After competing as hard as they could for nearly 40 minutes on Tuesday night, at least a couple of members of the West Virginia men’s basketball team allowed themselves to peek up at the scoreboard and think about how close they were to knocking off ninth-ranked Kansas at Allen Fieldhouse.
“It was two minutes and like two seconds left and we were up five and all we needed was one more stop,” recalled WVU junior Jonathan Holton following Tuesday’s 76-69 overtime loss. “That’s the last thing I remember. It was crazy. The atmosphere. It was a tough loss. That’s all I can say.”
Freshman guard Daxter Miles Jr., was right there with him, although he did not remember exactly when the thought first crept into his head.

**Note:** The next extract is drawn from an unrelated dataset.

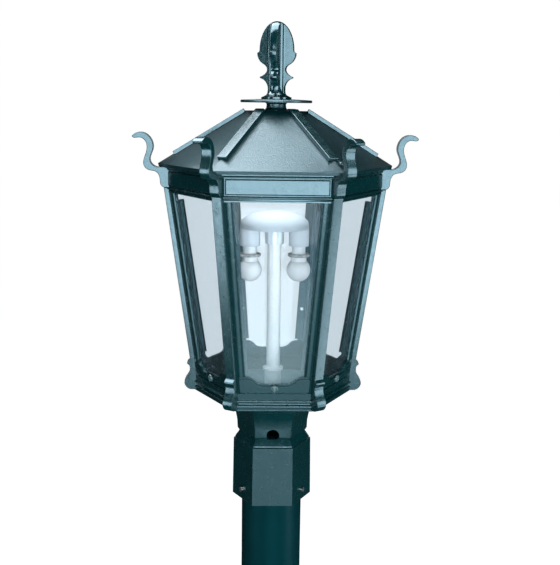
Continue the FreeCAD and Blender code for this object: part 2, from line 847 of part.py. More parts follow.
def fin_plan(level):
    """Cross-shaped outline of four tapering fins with hollow rounded valleys between them."""
    reach = 2.0 * acorn_radius
    points = []
    for index in range(4):
        quadrant = [Vector(reach, fin_tip_half, level)]
        for step in range(fin_valley_chords + 1):
            share = step / fin_valley_chords
            turn = math.radians(90.0 * share)
            hollow = (fin_root_reach + fin_root_half) / math.sqrt(2.0) - fin_valley_reach
            radius = math.hypot(fin_root_reach, fin_root_half) * (1.0 - math.sin(math.pi * share))
            radius += (fin_valley_reach + hollow * abs(2.0 * share - 1.0)) * math.sin(math.pi * share)
            start = math.atan2(fin_root_half, fin_root_reach)
            turn = start + (math.radians(90.0) - 2.0 * start) * share
            quadrant.append(Vector(radius * math.cos(turn), radius * math.sin(turn), level))
        quadrant.append(Vector(fin_tip_half, reach, level))
        for point in quadrant:
            turn = math.radians(90.0 * index)
            points.append(Vector(
                point.x * math.cos(turn) - point.y * math.sin(turn),
                point.x * math.sin(turn) + point.y * math.cos(turn),
                level,
            ))
    return points


def finial():
    """Cast finial: four crossed fins with an acorn's outline over a sharp collar, on a round foot."""
    bore = stud_radius + stud_clearance
    bore_top = finial_level + stud_bite + stud_clearance
    foot_top = finial_level + finial_foot_height

    def flowing(sizes):
        curve = curve_through([point_xz((radius, finial_level + rise)) for radius, rise in sizes])
        return [(point.x, point.z) for point in curve]

    profile = [(0.0, foot_top)] + flowing(finial_shank) + flowing(finial_collar)
    profile += [(radius, finial_level + rise) for radius, rise in finial_lip]
    profile += quarter_round(acorn_radius, finial_level + acorn_foot, acorn_height, acorn_chords)
    top = finial_level + acorn_foot + acorn_height + 1.0
    fins = turned(profile).common(polygon_face(fin_plan(foot_top)).extrude(Vector(0, 0, top - foot_top)))
    foot = [(0.0, finial_level), (finial_foot_radius, finial_level), (finial_foot_radius, foot_top)]
    foot += [(radius, finial_level + rise) for radius, rise in fin_flare]
    foot.append((0.0, finial_level + fin_flare[-1][1]))
    body = fins.fuse(turned(foot)).removeSplitter()
    return about_axis(body.cut(cylinder(bore, finial_level - 1.0, bore_top)), finial_turn)


def finial_stud():
    """Threaded rod that ties the finial and the cap to the roof, with its nut under the roof's top."""
    under = roof_top_level - roof_top_wall
    rod = cylinder(stud_radius, under - stud_drop, finial_level + stud_bite)
    nut = hexagonal([(stud_nut_radius, under - stud_nut_height), (stud_nut_radius, under)])
    return rod.fuse(nut).removeSplitter()


def lamp_stem():
    """Tube that stands in the floor plate, with a foot and a flange brazed round it."""
    foot_level = floor_level + floor_plate_thickness
    flange_level = floor_level + stem_flange_rise
    flange_top = flange_level + stem_flange_height
    bore = stem_radius - stem_wall
    return turned([
        (bore, floor_level - stem_tail),
        (stem_radius, floor_level - stem_tail),
        (stem_radius, foot_level),
        (stem_foot_radius, foot_level),
        (stem_foot_radius, flange_level),
        (stem_flange_radius, flange_level),
        (stem_flange_radius, flange_top),
        (stem_radius, flange_top),
        (stem_radius, stem_top_level),
        (bore, stem_top_level),
    ])


def cluster_bar():
    """Flat cross bar with a hub that screws on the stem; the holders hang from its ends."""
    half = canopy_radius - canopy_wall - lamp_gap
    top = cluster_level + cluster_bar_thickness
    bar = Part.makeBox(2.0 * half, cluster_bar_width, cluster_bar_thickness)
    bar.translate(Vector(-half, -cluster_bar_width / 2.0, cluster_level))
    bar = bar.common(cylinder(half, cluster_level, top))
    hub_foot = stem_top_level - hub_bite
    bar = bar.fuse(cylinder(hub_radius, hub_foot, cluster_level))
    bar = bar.cut(cylinder(stem_radius + lamp_gap, hub_foot - 1.0, stem_top_level))
    return bar.cut(cylinder(stem_radius - stem_wall, stem_top_level - 1.0, top + 1.0))


def dome_canopy():
    """Spun dome that shades the lamp holders, open underneath."""
    low = cluster_level - canopy_skirt + cluster_bar_thickness
    shoulder = low + canopy_skirt
    rise = canopy_height - canopy_skirt
    inner = canopy_radius - canopy_wall
    outside = quarter_round(canopy_radius, shoulder, rise, canopy_chords)
    inside = quarter_round(inner, shoulder, rise - canopy_wall, canopy_chords)
    return turned([(inner, low), (canopy_radius, low)] + outside + inside[::-1])


def lamp_holder():
    """Round holder under the cluster bar: necked cap clear of the canopy, skirt and a shade ring below."""
    foot = cluster_level - holder_cap_height - holder_skirt_height - holder_ring_height
    ring_top = foot + holder_ring_height
    cap_foot = ring_top + holder_skirt_height
    socket = bulb_base_radius + lamp_gap
    socket_top = foot + bulb_base_length + lamp_gap
    cap_top = cluster_level + cluster_bar_thickness - canopy_skirt - 2.0 * lamp_gap
    return turned([
        (0.0, cluster_level),
        (holder_neck_radius, cluster_level),
        (holder_neck_radius, cap_top),
        (holder_cap_radius, cap_top),
        (holder_cap_radius, cap_foot),
        (holder_skirt_radius, cap_foot),
        (holder_skirt_radius, ring_top),
        (holder_ring_radius, ring_top),
        (holder_ring_radius, foot),
        (socket, foot),
        (socket, socket_top),
        (0.0, socket_top),
    ])


def bulb():
    """Short frosted bulb with a round end, its base up in the holder."""
    foot = cluster_level - holder_cap_height - holder_skirt_height - holder_ring_height
    equator = foot - bulb_drop + bulb_radius
    profile = [(0.0, equator - bulb_radius)]
    for step in range(1, bulb_chords + 1):
        turn = math.radians(-90.0 + 140.0 * step / bulb_chords)
        profile.append((bulb_radius * math.cos(turn), equator + bulb_radius * math.sin(turn)))
    return turned(profile + [
        (bulb_neck_radius, foot - lamp_gap),
        (bulb_base_radius, foot - lamp_gap),
        (bulb_base_radius, foot + bulb_base_length),
        (0.0, foot + bulb_base_length),
    ])


def save(name, shape):
    shape.exportStep("parts/" + name + ".step")


def save_group(name, shapes):
    save(name, Part.Compound(shapes))


os.makedirs("parts", exist_ok=True)

save("fitter_sleeve", fitter_sleeve())
for name, turn in zip(set_screw_names, set_screw_angles):
    save("set_screw_" + name, about_axis(set_screw(), turn))
save("neck_casting", neck_casting())
save("floor_plate", floor_plate())

rail = bottom_rail()
glass = pane()
crown = frieze()
screw_holes = []
for corner in roof_screw_corners:
    x, y = roof_screw_place(corner)
    radius = roof_screw_shank_radius + screw_clearance
    screw_holes.append(cylinder(radius, crown_level - roof_screw_bite - 1.0, crown_level + 1.0, x, y))
for name, turn in zip(face_names, face_turns):
    save("bottom_rail_" + name, about_axis(rail, turn))
    save("pane_" + name, about_axis(glass, turn))
    save("frieze_" + name, about_axis(crown, turn).cut(Part.Compound(screw_holes)))

post = corner_post()
strip = corner_strip()
curl_horn = horn()
for name, turn in zip(corner_names, corner_turns):
    save("corner_post_" + name, about_axis(post, turn))
    save("corner_strip_" + name, about_axis(strip, turn))
    save("horn_" + name, about_axis(curl_horn, turn))

retainers = [retainer(-1.0), retainer(1.0)]
save_group("glass_retainers", [about_axis(bar, turn) for turn in face_turns for bar in retainers])
sill_screw = on_face(rail_screw(), 0.0, rail_screw_level, -plate_proud)
save_group("rail_screws", [about_axis(sill_screw, turn) for turn in face_turns])

save("roof_casting", roof_casting())
save_group("hip_battens", [about_axis(hip_batten(), turn) for turn in corner_turns])
save("roof_screw_front", roof_screw(roof_screw_corners[0]))
save("roof_screw_rear", roof_screw(roof_screw_corners[1]))
save("roof_cap", roof_cap())
save("finial", finial())
save("finial_stud", finial_stud())

save("lamp_stem", lamp_stem())
save("cluster_bar", cluster_bar())
save("dome_canopy", dome_canopy())
for name, lamp_piece in (("lamp_holders", lamp_holder()), ("bulbs", bulb())):
    pair = []
    for side in (-1.0, 1.0):
        copy = lamp_piece.copy()
        copy.translate(Vector(side * holder_offset, 0, 0))
        pair.append(copy)
    save_group(name, pair)
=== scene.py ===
import json
import math

import bpy
from mathutils import Matrix, Vector

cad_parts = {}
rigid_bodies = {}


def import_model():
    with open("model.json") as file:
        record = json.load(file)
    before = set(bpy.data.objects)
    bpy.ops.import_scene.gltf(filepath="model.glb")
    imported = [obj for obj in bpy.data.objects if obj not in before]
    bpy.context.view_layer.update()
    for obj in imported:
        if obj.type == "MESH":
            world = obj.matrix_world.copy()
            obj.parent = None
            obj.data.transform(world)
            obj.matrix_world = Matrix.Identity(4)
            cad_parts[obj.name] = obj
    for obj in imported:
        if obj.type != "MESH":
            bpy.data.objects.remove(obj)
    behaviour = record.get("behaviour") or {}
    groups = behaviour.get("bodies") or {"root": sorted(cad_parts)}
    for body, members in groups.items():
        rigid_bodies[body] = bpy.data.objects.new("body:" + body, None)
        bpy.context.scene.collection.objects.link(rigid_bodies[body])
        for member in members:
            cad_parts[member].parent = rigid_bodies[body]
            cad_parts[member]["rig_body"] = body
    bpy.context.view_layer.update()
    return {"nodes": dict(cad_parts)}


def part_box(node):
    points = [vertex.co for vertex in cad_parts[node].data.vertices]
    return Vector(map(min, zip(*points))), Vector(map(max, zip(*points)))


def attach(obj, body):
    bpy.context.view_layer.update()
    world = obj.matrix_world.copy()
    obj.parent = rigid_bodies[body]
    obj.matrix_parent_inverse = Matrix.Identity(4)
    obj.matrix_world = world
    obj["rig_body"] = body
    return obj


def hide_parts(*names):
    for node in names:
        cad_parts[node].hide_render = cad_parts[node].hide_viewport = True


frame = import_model()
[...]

“Yeah. I thought we got this one, but you can never sleep,” said Miles, who scored a game-high 23 points on 8-of-15 shooting, including a 5-of-9 performance from three-point range. “Once you’ve got your opponent down, you’ve gotta stick your foot on the neck so they won’t try to fight back. We let them fight back and they were better than us at the end.”
The end, when West Virginia (22-8 overall, 10-7 Big 12) missed too many free throws and saw Kansas close with a 16-7 run that forced overtime, was the only thing most of the Mountaineers felt like talking about while the Jayhawks (24-6, 13-4) celebrated Big 12 title No. 11 in a row out of the court. And they talked about it even though the mere thought of what had just happened was so painful that tears welled in their eyes.
“They played harder than us at the end and they wanted it more,” Miles said shaking his head. “And I think we didn’t play as hard as we usually play toward the end of the game. We made some big mistakes at the end of regulation and we made some dumb turnovers. It’s hard, man. It’s hard.”
WVU coach Bob Huggins, though clearly proud of his team’s fight and competitiveness, could not help but sigh about Tuesday’s free throw discrepancy. KU, which Huggins said attacked the basket better than his squad, made 34 of 43 free throw attempts (79.1 percent) compared to just 16 of 28 (57.1 percent) for West Virginia.
“When you’re standing where I’m standing, sometimes you think things aren’t quite equitable,” Huggins said. “That’s as nice as I can say it…. The truth is they shoot 43 free throws, we shoot 28 times, you’re not gonna win. Turn it over 22 times, you’re not gonna win.”
Despite those facts, Huggins left Lawrence believing his team did all it could in terms of effort to achieve a different result.
“We deserved to win the game,” Huggins said. “We didn’t do enough at the end. I thought our guys played hard, we didn’t play very smart…. There’s just some things that happened that you can’t explain.”